Christopher Walken campe, dans un rôle secondaire, une variation à la fois subtile et amusée des grandes figures de parrains de cinéma. Il est le seul acteur connu ajouté à un casting presqu’entièrement repris de la distribution pour la scène, geste courageux qui privilégie l’adéquation de l’interprète au rôle plutôt que les bénéfices du star-system, selon un geste qui rappelle, en moins radical, celui des Lettres d’Iwo Jima avec tous les rôles confiés à des acteurs japonais. D’un caméo du jeune Eastwood dans Rawhide, le feuilleton qui l’a lancé à la fin des années 50, à une citation littérale d’un gag de Chantons sous la pluie, le vieux Clint ne finasse pas avec les références, il en fait au contraire, sans jamais insister, une matière explicite de son récit. C’est pour mieux brancher son film sur un environnement qui est lui-même un château de cartes mémoires de ses propres histoires, à la fois fragiles, biseautées et indestructibles.

Un film en mineur est un film qui fait systématiquement le choix du « moins » : Eastwood ne se soucie pas d’ajouter les usuelles enjolivures « de cinéma » quand on adapte une pièce, pas de scène de foule, à peine d’extérieur. Principe d’économie assurément, mais qui n’est pas seulement économie financière. Jersey Boys ignore superbement le monde où se produit l’ascension du groupe de crooners pop entourant Frankie Valli et sa curieuse voix attirée vers les aigus –pas plus qu’un vrai gangster movie ou une métaphore de l’Amérique des années 50-60, le film ne sait pas qu’il existe un type nommé Elvis Presley ou un autre Bob Dylan, sans parler des Beatles et des Stones.
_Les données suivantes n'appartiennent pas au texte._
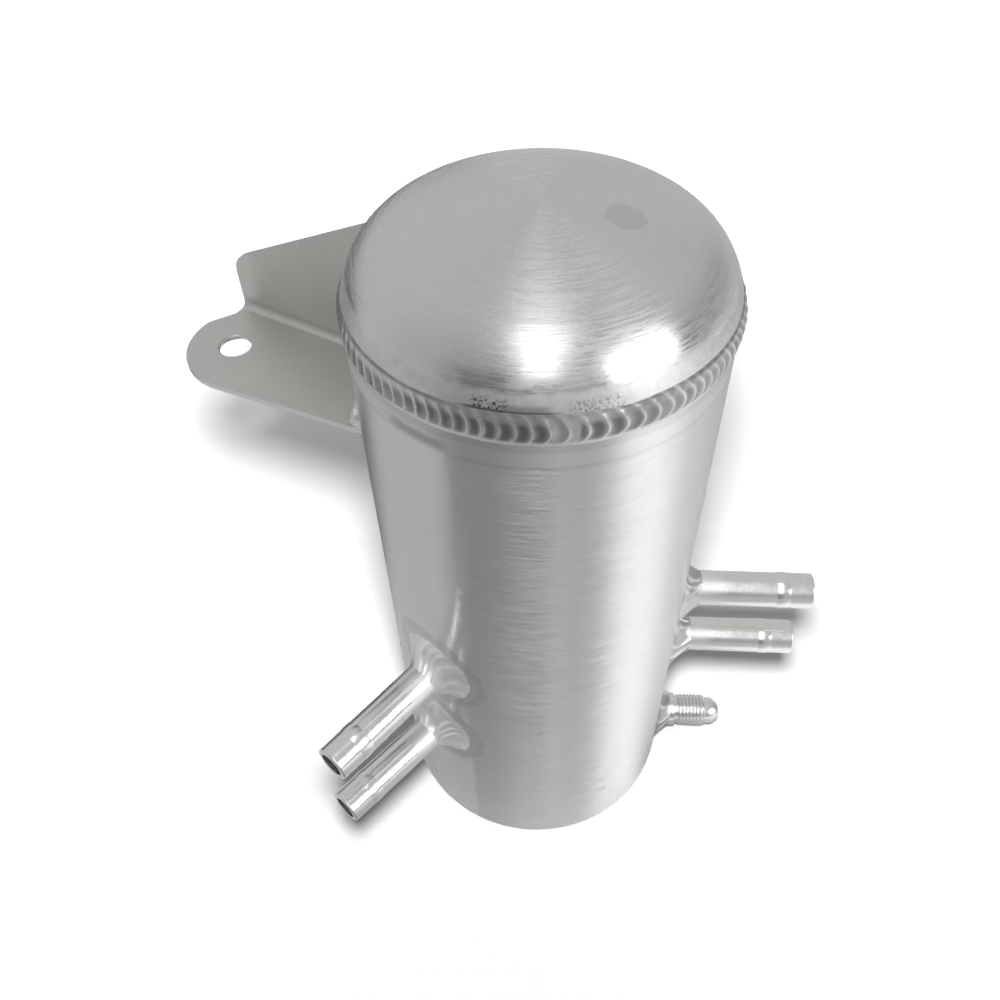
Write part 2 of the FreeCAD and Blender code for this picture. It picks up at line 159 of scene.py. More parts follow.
# Colours
aluminium_tint = (0.80, 0.80, 0.795, 1.0)
bead_tint = (0.86, 0.86, 0.865, 1.0)
fillet_tint = (0.97, 0.97, 0.965, 1.0)
tail_tint = (0.95, 0.945, 0.93, 1.0)
bracket_tint = (0.70, 0.70, 0.68, 1.0)
plain_tint = (0.70, 0.70, 0.70, 1.0)
soot_tint = (0.10, 0.10, 0.115, 1.0)
stain_tint = (0.36, 0.35, 0.32, 1.0)
white = (1.0, 1.0, 1.0, 1.0)

# Below, heights and widths in materials are in millimetres, and turns are azimuths in degrees. A pair is
# where a soft edge begins and ends, or the two ends of a zone

# Brushing of the tube and the cap: waves per millimetre along the lines and across them, and their shares
fine_along = 0.13
fine_share = 0.65
medium_along = 0.06
medium_across = 1.2
medium_share = 0.35
brushed_light = 0.98
fine_to_rough = (0.35, 0.65)
brush_rotation = 0.25

# Tube
tube_fine_across = 3.2
tube_contrast = 0.42
tube_anisotropy = 0.94
tube_relief = 0.03 * mm
tube_rough_brushed = (0.34, 0.58)
tube_rough_plain = (0.22, 0.32)
tube_rough_matt = 0.44
band_edge = (seam - 10.9, seam - 9.4)
band_line = (seam - 10.7, seam - 10.2)
# Painted shade on the tube just below the top bead: where it starts, and where it is full up to the bead
shade_below_bead_edge = (bead_foot - 2.4, bead_foot - 1.6)
patch_edge = (12.5, 17.5)
patch_line = (15.0, 15.6)
patch_dark = 0.03
# How much the dark lines darken the tube: the band's edge line, the painted shade below the bead, and the line
# within each heat patch's edge
line_dark = 0.10
plain_side = (180.0, 240.0)
stain_foot = (180.5, 182.0)
stain_head = (183.0, 184.5)
stain_turn = (226.0, 238.0)
stain_share = 0.55

# Cap
cap_fine_across = 3.0
cap_contrast = 0.14
cap_anisotropy = 0.75
cap_relief = 0.055 * mm
cap_rough = (0.20, 0.42)
cap_rough_rim = 0.50
cap_rim_edge = (seam + 7.2, seam + 8.4)
mark_place = (16.9, -4.6)
mark_edge = (4.8, 5.4)
mark_dark = (0.03, 0.16)
mark_rough = 0.10
# A painted dark reflection on the cap's knuckle, left of the front highlight
dark_reflection_height = (199.5, 201.0)
dark_reflection_turn = (248.0, 256.0)
dark_reflection_level = 0.22

# Dark marks on the cap above the bead: soot specks in two clusters, a darker smear between them, and a dark line
# at the toe
soot_left_turn = (250.5, 257.5)
soot_right_turn = (276.0, 287.0)
soot_right_share = 0.5
smear_turn = (258.0, 267.0)
smear_share = 0.45
toe_line_turn = (250.0, 268.0)
toe_line_share = 0.8

# Weld metal. Painted shade darkens the hollows between ripples, most in the top bead's middle, but not at the
# front, where they are lit. Outside the middle, and on the fillets, the painted shade in the hollows has one
# tone before the crown's turn and another after it
middle_height = (bead_foot + 2.2, bead_head - 2.8)
front_lit_turn = (270.5, 276.5)
crown_turn = (280.0, 292.0)
crown_shade_tone = (0.84, 0.52)
weld_upper_edge = (bead_head - 1.0, bead_head - 0.5)
weld_lower_strip = (bead_foot - 1.0, bead_foot + 1.5)
weld_edge_rough = 0.55
weld_relief = 0.012 * mm
bead_look = {"tint": bead_tint, "hollow_shade": 0.38, "rough": (0.20, 0.38), "metal_share": 1.0}
fillet_look = {"tint": fillet_tint, "hollow_shade": 0.62, "rough": (0.26, 0.42), "metal_share": 0.94}

# Tails: heat from the weld leaves them matt and pale out to this distance from the can's axis, and above
# this height, which leaves out the drain fitting
tail_rough = (0.15, 0.30)
tail_relief = 0.035 * mm
heat_edge = (53.0, 59.5)
heat_height = (25.0, 30.0)
heat_pale = 0.04
heat_rough = 0.20

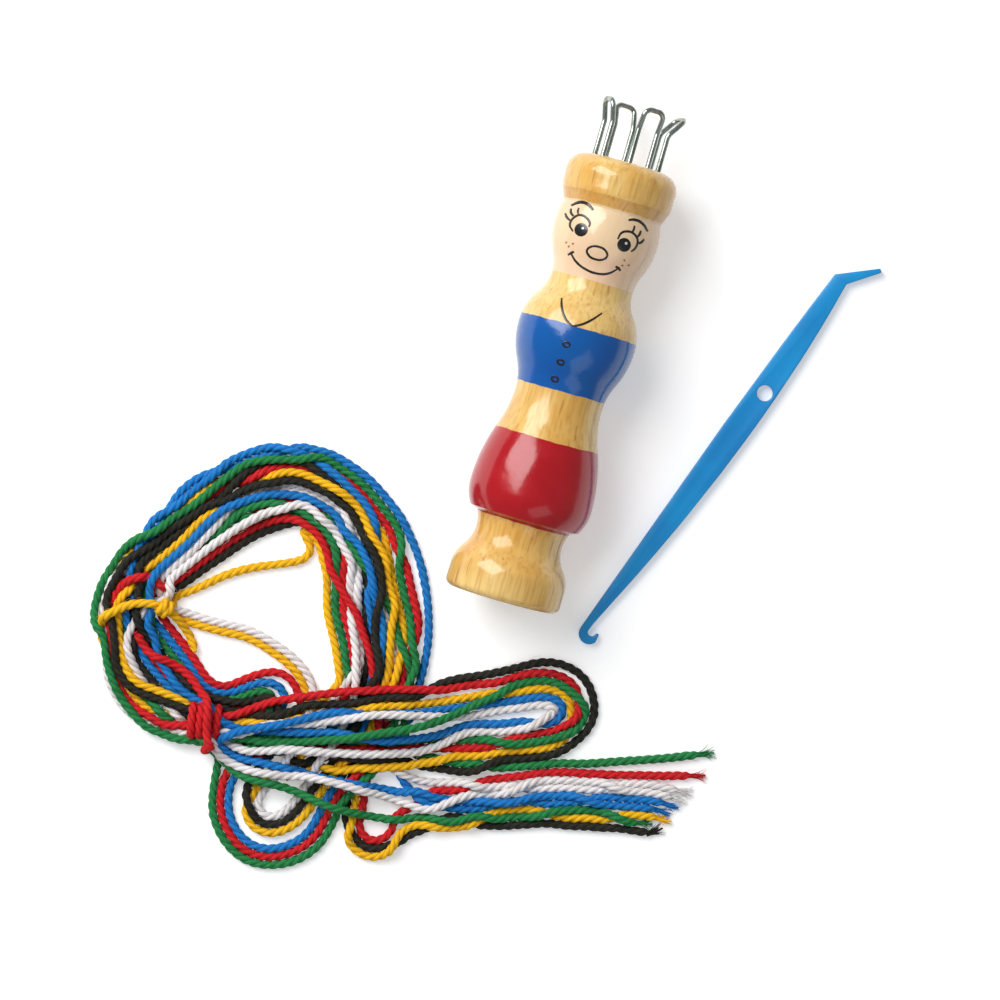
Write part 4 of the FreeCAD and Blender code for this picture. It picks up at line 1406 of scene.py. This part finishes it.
    def build(self, material: bpy.types.Material) -> bpy.types.Object:
        """Turns the body from its outline.

        Args:
            material: The varnished and painted wood.

        Returns:
            The body.
        """
        top, inner = self.cap_flat[1], self.bore_r
        rows = self.outline()
        rows += [(inner + self.bore_edge, top), (inner, top - self.bore_edge), (inner, self.bore_edge),
                 (inner + self.bore_edge, 0.0), rows[0]]
        axis = Vector((FOOT.x, FOOT.y, self.axis_h)) * MM
        places = [axis + Vector((r, h, 0.0)) * MM for r, h in rows]
        leave_edit_mode()
        bpy.ops.mesh.primitive_plane_add(size=0.001, location=places[0])
        made = bpy.context.object
        made.name = "turned_body"
        bpy.ops.object.mode_set(mode="EDIT")
        bpy.ops.mesh.select_all(action="SELECT")
        bpy.ops.mesh.merge(type="CENTER")
        for before, after in zip(places, places[1:]):
            bpy.ops.mesh.extrude_region_move(TRANSFORM_OT_translate={"value": after - before})
        bpy.ops.mesh.select_all(action="SELECT")
        bpy.ops.mesh.spin(steps=self.steps, angle=FULL_TURN, center=axis, axis=(0.0, 1.0, 0.0))
        bpy.ops.mesh.select_all(action="SELECT")
        bpy.ops.mesh.remove_doubles(threshold=1e-6)
        bpy.ops.mesh.normals_make_consistent(inside=False)
        bpy.ops.object.mode_set(mode="OBJECT")
        settle_transform(made)
        bpy.ops.object.shade_smooth_by_angle(angle=math.radians(32))
        dress(made, material)
        return made


@dataclass
class Face:
    """The printed face, collar and buttons: places across the doll and above its foot."""

    body: TurnedBody
    line_r: float = 0.27
    proud: float = 0.05
    aside: float = 0.30
    strokes: tuple[tuple[tuple[tuple[float, float], ...], float, bool], ...] = (
        (((-9.4, 88.1), (-7.8, 89.2), (-6.2, 89.3), (-4.4, 88.3)), 1.35, False),
        (((3.6, 88.3), (5.1, 88.8), (7.0, 88.4), (8.4, 87.2)), 1.25, False),
        (((-7.4, 82.6), (-8.5, 83.9), (-8.0, 85.7), (-6.8, 86.5), (-5.3, 86.2), (-4.35, 85.3), (-4.3, 84.4)),
         1.0, False),
        (((2.5, 83.6), (2.9, 85.1), (4.0, 85.8), (5.5, 85.8), (6.8, 84.6), (6.8, 83.0), (6.1, 81.8)),
         1.0, False),
        (((-10.2, 86.1), (-9.6, 85.3), (-8.7, 84.8)), 1.15, False),
        (((-9.25, 87.4), (-9.0, 86.5), (-8.25, 85.9)), 1.15, False),
        (((-7.6, 88.0), (-7.6, 87.2), (-7.3, 86.5)), 1.0, False),
        (((5.24, 87.5), (5.3, 86.7), (5.18, 86.0)), 1.0, False),
        (((6.9, 86.9), (6.85, 86.1), (6.5, 85.25)), 1.15, False),
        (((8.1, 85.3), (7.8, 84.6), (7.2, 84.0)), 1.15, False),
        (((1.3, 79.44), (0.62, 80.43), (-1.0, 80.84), (-2.62, 80.43), (-3.3, 79.44), (-2.62, 78.45),
          (-1.0, 78.04), (0.62, 78.45)), 0.95, True),
        (((-6.6, 77.9), (-4.9, 76.4), (-2.5, 75.4), (0.1, 75.15), (2.5, 75.8), (4.3, 77.4)), 1.0, False),
        (((-7.1, 77.4), (-6.5, 77.95), (-6.0, 78.4)), 1.2, False),
        (((3.7, 77.8), (4.4, 77.6), (5.0, 77.2)), 1.2, False),
        (((-5.8, 67.9), (-5.3, 66.2), (-4.3, 64.4), (-3.0, 63.1), (-1.75, 62.55)), 1.0, False),
        (((-1.85, 62.5), (-0.3, 63.2), (1.6, 64.7), (3.7, 67.1)), 1.0, False))
    buttons: tuple[tuple[float, float], ...] = ((-1.96, 58.3), (-2.1, 54.2), (-2.3, 50.3))
    button_size: tuple[float, float] = (0.72, 0.52)
    pupils: tuple[tuple[float, float, float], ...] = ((-5.8, 83.4, 1.48), (4.2, 82.8, 1.52))
    freckles: tuple[tuple[float, float], ...] = (
        (-8.2, 79.9), (-6.7, 80.0), (-7.4, 79.2), (5.2, 79.6), (5.1, 78.4), (6.4, 78.85))

    def wrap(self, obj: bpy.types.Object) -> None:
        """Lays a flat drawn piece on the doll's front and puts it in the row frame.

        Args:
            obj: A mesh whose x is the distance across, y the height above the foot and z its thickness.
        """
        for vertex in obj.data.vertices:
            across, along, thick = vertex.co
            across += self.aside
            radius = self.body.radius_at(along)
            out = math.sqrt(max(radius * radius - across * across, 0.0))
            lean = Vector((across, 0.0, out)).normalized()
            place = Vector((FOOT.x + across, FOOT.y + along, self.body.axis_h + out)) + lean * thick
            vertex.co = place * MM
        obj.data.update()

    def stroke(self, name: str, points: tuple, thick: float, closed: bool) -> bpy.types.Object:
        """One printed line, a little thinner at its ends.

        Args:
            name: The line's name.
            points: The places that it passes.
            thick: Its thickness as a share of the usual one.
            closed: Whether it comes back to its start.

        Returns:
            The line as a flat mesh.
        """
        curve = bpy.data.curves.new(name, "CURVE")
        curve.dimensions = "3D"
        curve.resolution_u, curve.bevel_resolution = 10, 2
        curve.bevel_depth = self.line_r
        curve.use_fill_caps = True
        spline = curve.splines.new("BEZIER")
        spline.bezier_points.add(len(points) - 1)
        spline.use_cyclic_u = closed
        for i, (point, place) in enumerate(zip(spline.bezier_points, points)):
            point.co = (*place, 0.0)
            point.handle_left_type = point.handle_right_type = "AUTO"
            at_end = not closed and i in (0, len(points) - 1)
            point.radius = thick * (0.72 if at_end else 1.0)
        made = placed(name, mesh_of(curve))
        for vertex in made.data.vertices:
            vertex.co.z *= self.proud / self.line_r
        return made

    def spot(self, name: str, across: float, along: float, radius: float, proud: float) -> bpy.types.Object:
        """A flat round spot of ink.

        Args:
            name: The spot's name.
            across: Its place across the doll.
            along: Its height above the foot.
            radius: Its radius.
            proud: How far its middle stands off the surface.

        Returns:
            The spot as a flat mesh.
        """
        leave_edit_mode()
        bpy.ops.mesh.primitive_uv_sphere_add(segments=32, ring_count=16, radius=radius,
                                             location=(across, along, 0.0))
        made = bpy.context.object
        made.name = name
        bpy.ops.object.mode_set(mode="EDIT")
        bpy.ops.mesh.select_all(action="SELECT")
        bpy.ops.transform.resize(value=(1.0, 1.0, proud / radius), center_override=(across, along, 0.0))
        bpy.ops.object.mode_set(mode="OBJECT")
        settle_transform(made)
        return made

    def gather(self, parts: list[bpy.types.Object], name: str,
               material: bpy.types.Material) -> bpy.types.Object:
        """Lays drawn pieces on the doll and makes them one object.

        Args:
            parts: The flat pieces.
            name: The object's name.
            material: Its ink.

        Returns:
            The object.
        """
        for part in parts:
            self.wrap(part)
        take(parts[0])
        for part in parts:
            part.select_set(True)
        bpy.ops.object.join()
        made = bpy.context.object
        made.name = name
        made.data.materials.clear()
        dress(made, material)
        take(made)
        bpy.ops.object.shade_smooth()
        finish_piece(made, Body.DOLL, "varnished_wood")
        return made

    def build(self) -> None:
        """Draws the face, the collar and the buttons."""
        ink = InkFinish().material()
        parts = [self.stroke(f"line_{i}", *stroke) for i, stroke in enumerate(self.strokes)]
        self.gather(parts, "face_lines", ink)
        wide, high = self.button_size
        rings = []
        for i, (across, along) in enumerate(self.buttons):
            places = tuple((across + wide * math.cos(t), along + high * math.sin(t))
                           for t in np.linspace(0.0, FULL_TURN, 9)[:-1])
            rings.append(self.stroke(f"button_{i}", places, 0.95, True))
        pupils = [self.spot(f"pupil_{i}", *pupil, 0.07) for i, pupil in enumerate(self.pupils)]
        glints = [self.spot(f"glint_{i}", across + 0.30, along + 0.42, 0.36, 0.12)
                  for i, (across, along, radius) in enumerate(self.pupils)]
        dots = [self.spot(f"freckle_{i}", *place, 0.24, 0.04) for i, place in enumerate(self.freckles)]
        for parts, name, finish in (
                (rings, "bodice_buttons", InkFinish("button_line", (16, 22, 44), (20, 40, 84))),
                (pupils, "pupils", InkFinish("pupil_black", (8, 7, 7), (18, 16, 15))),
                (glints, "eye_glints", InkFinish("glint_white", (236, 234, 230), (212, 208, 204))),
                (dots, "freckles", InkFinish("freckle_brown", (148, 104, 70), (176, 132, 96)))):
            self.gather(parts, name, finish.material())


@dataclass
class StitchTool:
    """The flat plastic tool, with the softened edges of a moulding."""

    edge: float = 0.24
    edge_angle: float = 40.0

    def build(self) -> None:
        """Softens a copy of the tool's plain solid and dresses it."""
        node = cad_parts["stitch_tool"]
        leave_edit_mode()
        made = placed("moulded_stitch_tool", node.data.copy())
        take(made)
        bpy.ops.object.mode_set(mode="EDIT")
        bpy.ops.mesh.select_all(action="SELECT")
        bpy.ops.mesh.remove_doubles(threshold=1e-6)
        bpy.ops.mesh.normals_make_consistent(inside=False)
        bpy.ops.mesh.dissolve_limited(angle_limit=math.radians(1.0))
        bpy.ops.object.mode_set(mode="OBJECT")
        rounding = made.modifiers.new("edge", "BEVEL")
        rounding.width = self.edge * MM
        rounding.segments = 3
        rounding.limit_method = "ANGLE"
        rounding.angle_limit = math.radians(self.edge_angle)
        rounding.use_clamp_overlap = False
        bpy.ops.object.modifier_apply(modifier=rounding.name)
        bpy.ops.object.shade_smooth_by_angle(angle=math.radians(35))
        made.data.materials.clear()
        dress(made, PlasticFinish().material())
        finish_piece(made, Body.TOOL, "tool_plastic", "stitch_tool")


@dataclass
class KnittingDoll:
    """The doll with its face and its wire loops."""

    loops: tuple[str, ...] = ("wire_loop_front", "wire_loop_left", "wire_loop_back", "wire_loop_right")

    def build(self) -> None:
        """Turns, paints and dresses the doll."""
        body = TurnedBody()
        finish_piece(body.build(DollFinish().material()), Body.DOLL, "varnished_wood", "doll_body")
        Face(body).build()
        steel = SteelFinish().material()
        for name in self.loops:
            dress(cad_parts[name], steel)
            LOG.info("%s keeps its solid and takes the wire finish", name)


def main() -> None:
    """Builds the studio, the hank, the doll and the tool, in that order."""
    logging.basicConfig(level=logging.INFO, format="%(message)s")
    Studio().build()
    Hank().build()
    KnittingDoll().build()
    StitchTool().build()
    leave_edit_mode()


if __name__ == "__main__":
    main()
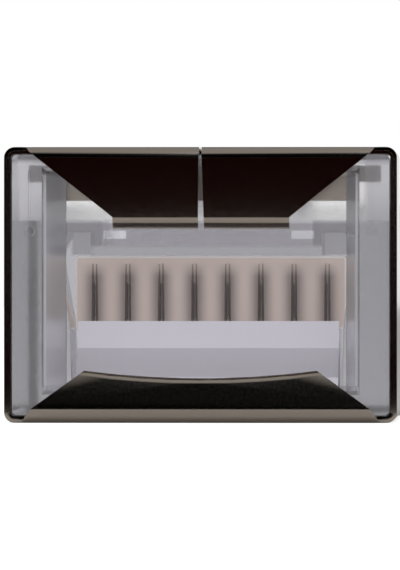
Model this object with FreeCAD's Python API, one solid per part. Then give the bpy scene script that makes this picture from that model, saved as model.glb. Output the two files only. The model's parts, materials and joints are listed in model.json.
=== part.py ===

Film d’intérieur, tourné vers le petit groupe de ses personnages, faisant un usage modéré des tubes (vous ne vous souvenez pas de Sherry,  Walk Like a Man, Bye-bye Baby, Who Loves You, Oh What a Night ? Vous les connaissez pourtant, sans parler des reprises par les yéyés français), il y trouve la possibilité d’un jeu sur les variations, les nuances, et surtout les complexités du monde dont finalement il s’occupe, mais différemment. Le désir de musique et le besoin d’affirmation de soi, les mécanismes du capitalisme et du showbiz, les besoins contradictoires d’autonomie et d’appartenance, l’impossibilité de réduire une personne à une définition, tout est bien là dans Jersey Boys, mais toujours en demi-teinte, d’une manière finalement non-conclusive, qui n’assigne personne sans appel à une place, un rôle, une fonction, un destin. Le recours aux procédés de l’adresse directe au spectateur et de la multiplicité des points de vue, qui n’a rien de neuf, prend ici une validité et une force inattendue. C’est vrai en particulier de ce thème central de l’inscription dans un groupe (un famille, une bande, un cadre ethnique…), que le film réussit à affronter sans décider à la place des gens, ni énnoncer aucune morale.

Aussi étrange que cela puisse paraître à propos d’un réalisateur aussi américain qu’Eastwood, pour le meilleur et pour le pire, à propos d’une histoire si profondément inscrite dans la culture populaire américaine, émerge pourtant l’idée que Jersey Boys est en fait un film français. On veut dire ici un film dans l‘esprit de Jean Renoir. Un récit disponible à la perturbation du « tout le monde a ses raisons », qui ne se soucie de plaider aucune juste cause ni d’assurer le triomphe d’aucun héros. Une façon d’entrer dans les histoires, et dans l’Histoire, qui n’a pas d’avance sur ses personnages, et croit plus émouvant, plus juste et capable de rendre heureux ses spectateurs, ce qu’il fait, sans lui avoir rien imposé ni édicté, sans l’avoir non plus satisfait par le triste assouvissement d’attentes déjà verrouillées.